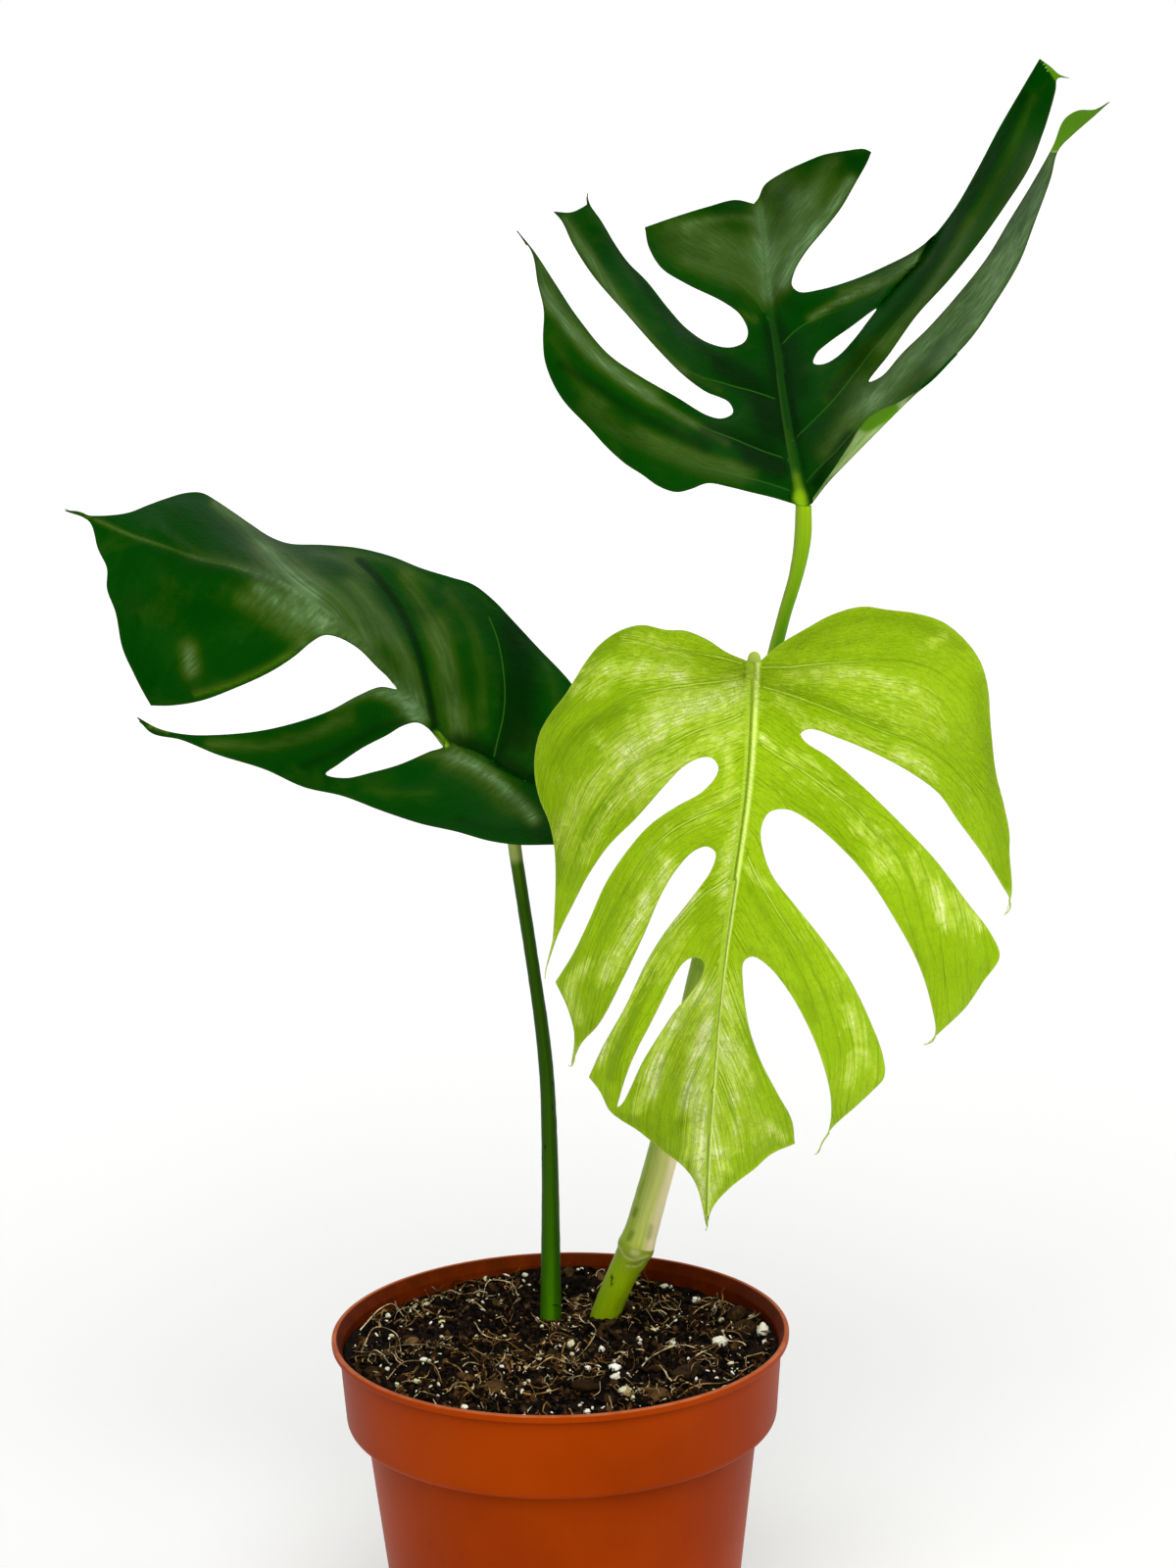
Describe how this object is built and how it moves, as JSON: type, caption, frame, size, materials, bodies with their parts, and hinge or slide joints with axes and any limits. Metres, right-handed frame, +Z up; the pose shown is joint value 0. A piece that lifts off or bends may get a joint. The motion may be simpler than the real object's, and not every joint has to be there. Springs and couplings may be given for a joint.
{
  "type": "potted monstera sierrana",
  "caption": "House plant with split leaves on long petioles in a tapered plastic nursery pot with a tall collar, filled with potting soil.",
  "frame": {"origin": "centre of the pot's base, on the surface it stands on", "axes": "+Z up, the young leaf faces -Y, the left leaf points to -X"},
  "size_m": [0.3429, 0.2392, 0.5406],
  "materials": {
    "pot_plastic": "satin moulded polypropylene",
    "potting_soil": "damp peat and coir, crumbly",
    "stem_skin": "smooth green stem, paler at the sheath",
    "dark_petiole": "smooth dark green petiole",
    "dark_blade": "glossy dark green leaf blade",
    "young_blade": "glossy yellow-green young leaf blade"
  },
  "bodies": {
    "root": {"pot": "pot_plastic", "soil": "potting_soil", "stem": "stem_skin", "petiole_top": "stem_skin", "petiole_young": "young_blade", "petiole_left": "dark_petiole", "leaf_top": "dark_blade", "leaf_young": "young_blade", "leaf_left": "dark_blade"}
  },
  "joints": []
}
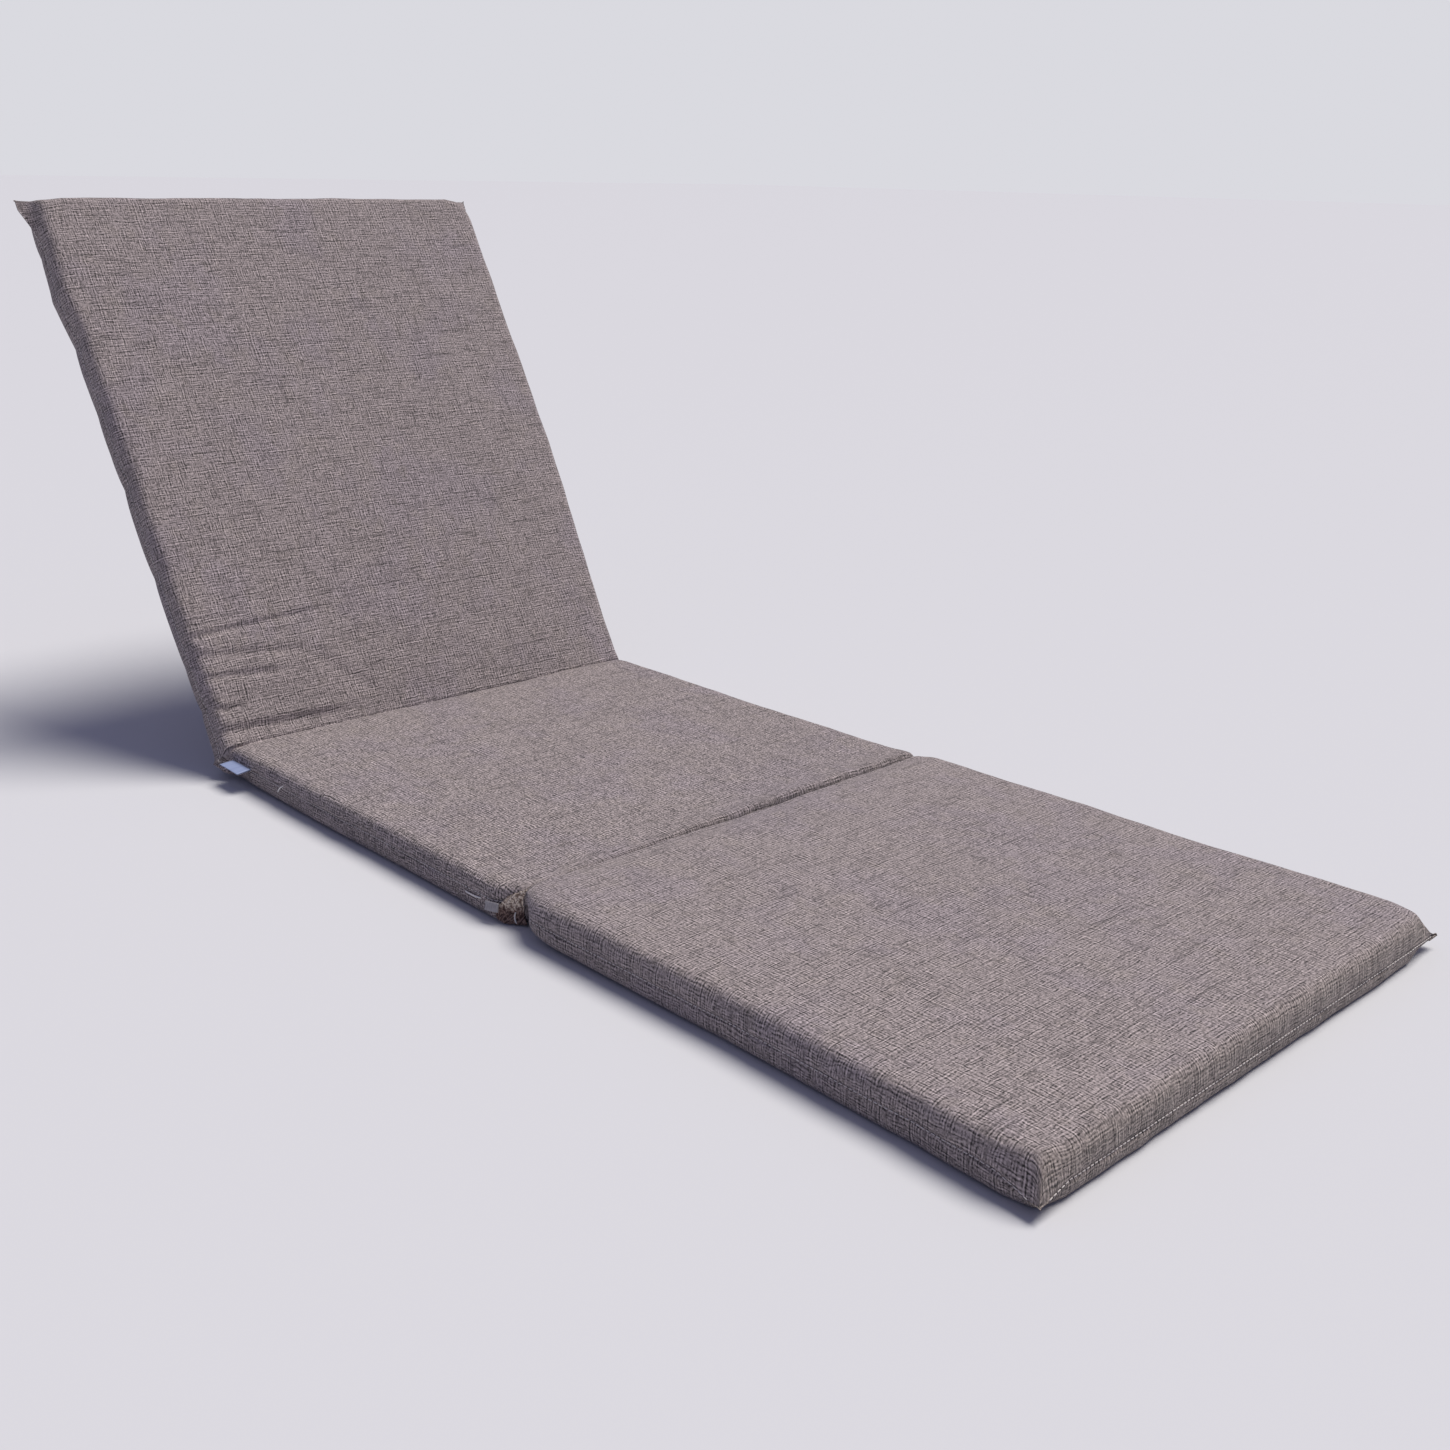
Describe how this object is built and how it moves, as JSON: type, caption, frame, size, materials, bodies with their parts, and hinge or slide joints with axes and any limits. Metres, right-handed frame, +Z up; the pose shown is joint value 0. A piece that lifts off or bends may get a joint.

- _Objective_
Copy every line of the material, please, keeping it exactly the same.

- _Exercise solution_
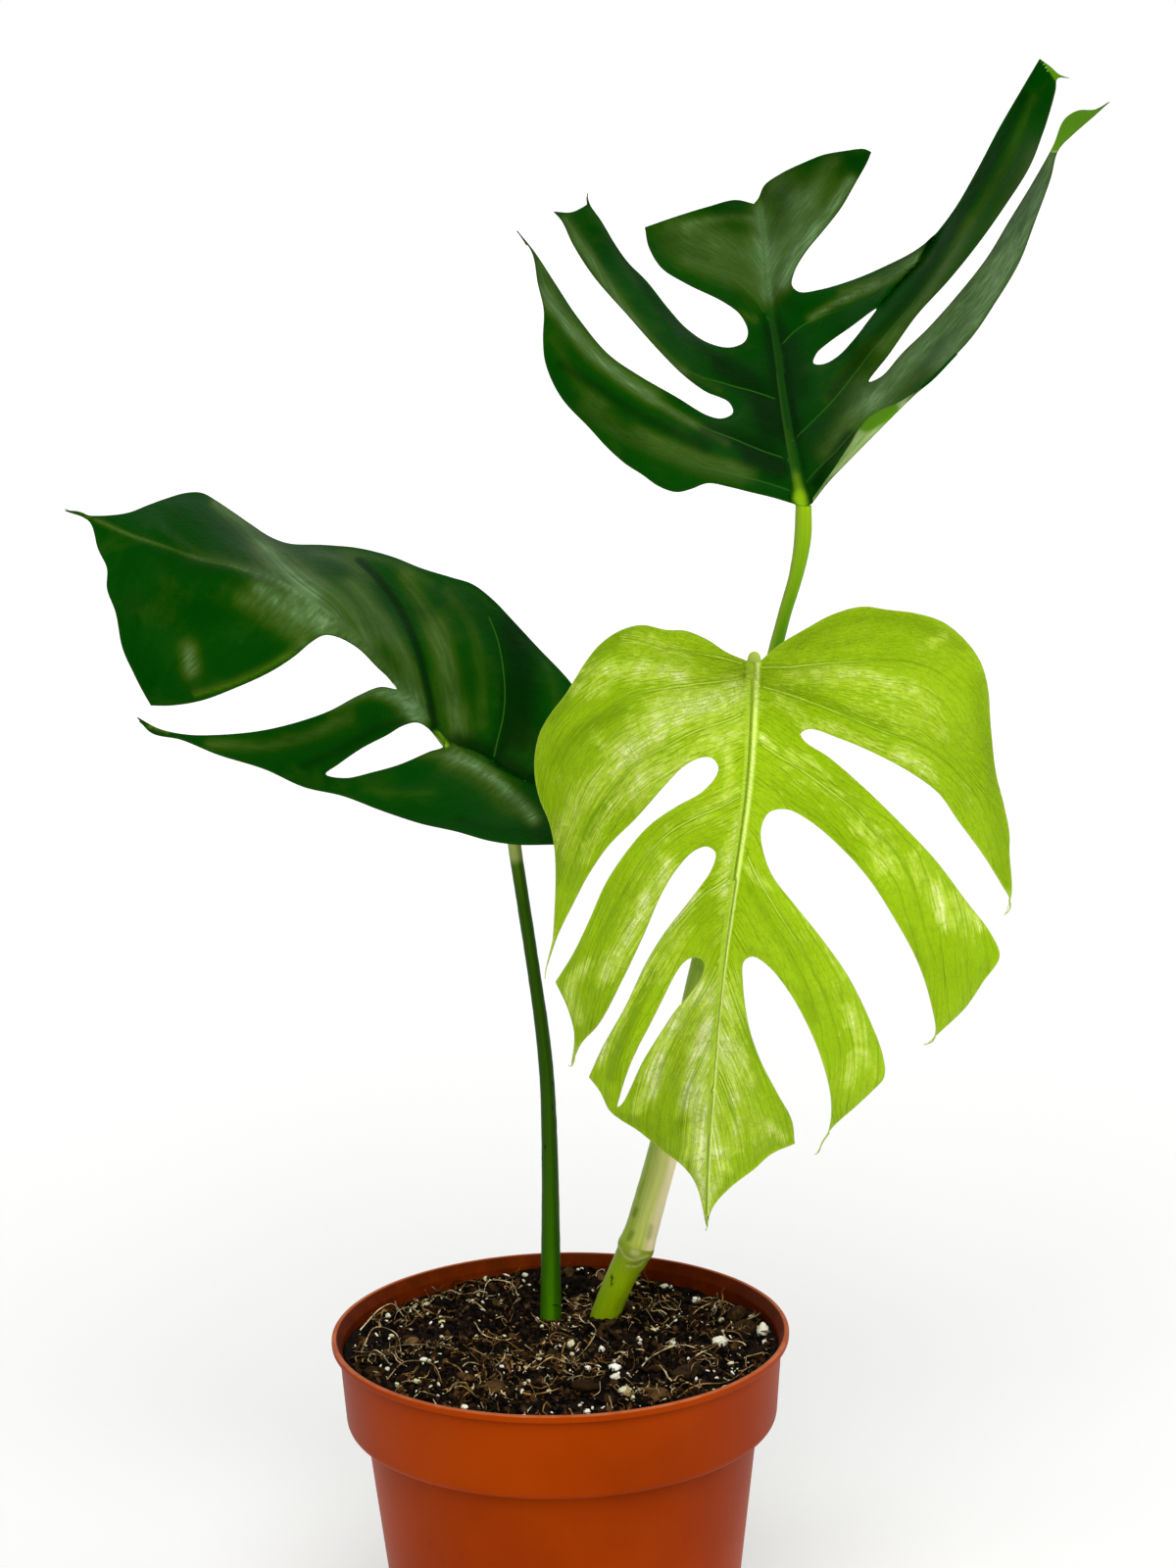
Describe how this object is built and how it moves, as JSON: type, caption, frame, size, materials, bodies with their parts, and hinge or slide joints with axes and any limits. Metres, right-handed frame, +Z up; the pose shown is joint value 0. A piece that lifts off or bends may get a joint. The motion may be simpler than the real object's, and not every joint has to be there. Springs and couplings may be given for a joint.
{
  "type": "potted monstera sierrana",
  "caption": "House plant with split leaves on long petioles in a tapered plastic nursery pot with a tall collar, filled with potting soil.",
  "frame": {"origin": "centre of the pot's base, on the surface it stands on", "axes": "+Z up, the young leaf faces -Y, the left leaf points to -X"},
  "size_m": [0.3429, 0.2392, 0.5406],
  "materials": {
    "pot_plastic": "satin moulded polypropylene",
    "potting_soil": "damp peat and coir, crumbly",
    "stem_skin": "smooth green stem, paler at the sheath",
    "dark_petiole": "smooth dark green petiole",
    "dark_blade": "glossy dark green leaf blade",
    "young_blade": "glossy yellow-green young leaf blade"
  },
  "bodies": {
    "root": {"pot": "pot_plastic", "soil": "potting_soil", "stem": "stem_skin", "petiole_top": "stem_skin", "petiole_young": "young_blade", "petiole_left": "dark_petiole", "leaf_top": "dark_blade", "leaf_young": "young_blade", "leaf_left": "dark_blade"}
  },
  "joints": []
}
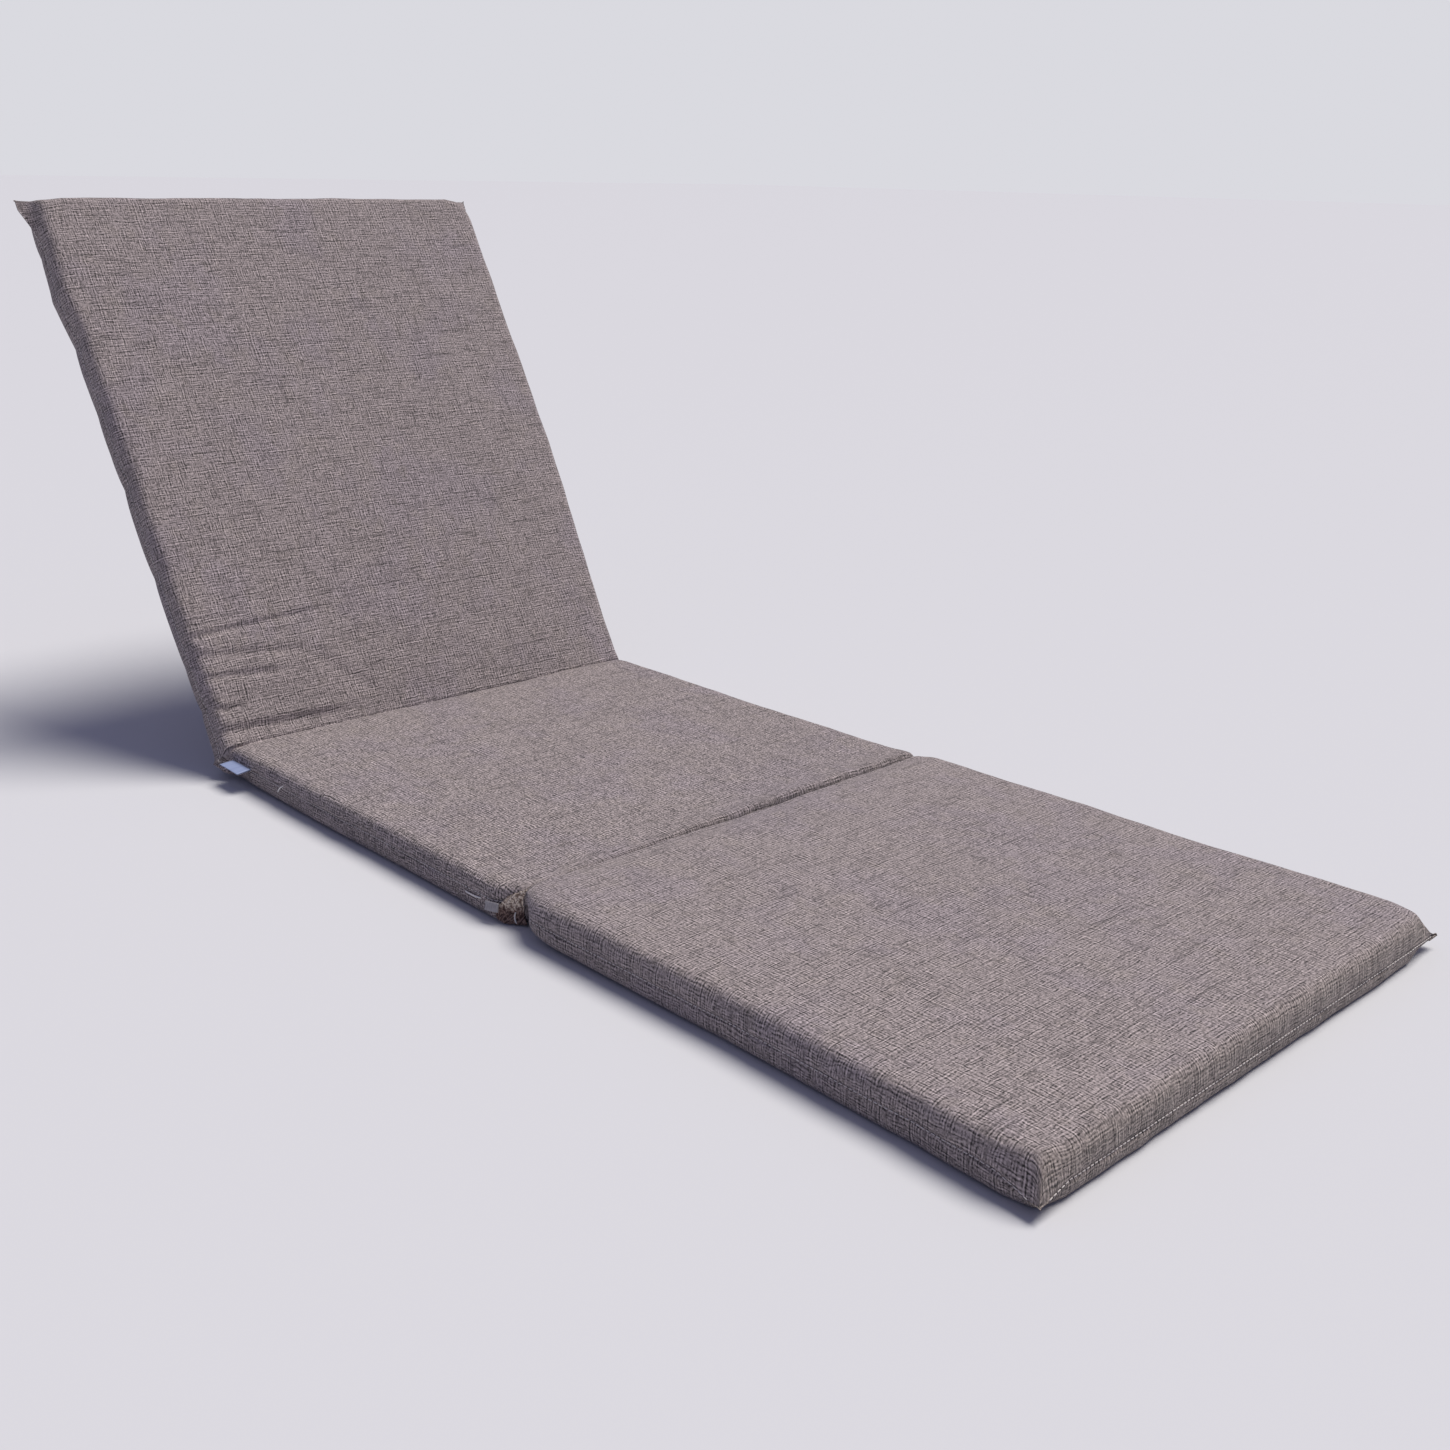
Describe how this object is built and how it moves, as JSON: type, caption, frame, size, materials, bodies with their parts, and hinge or slide joints with axes and any limits. Metres, right-handed frame, +Z up; the pose shown is joint value 0. A piece that lifts off or bends may get a joint.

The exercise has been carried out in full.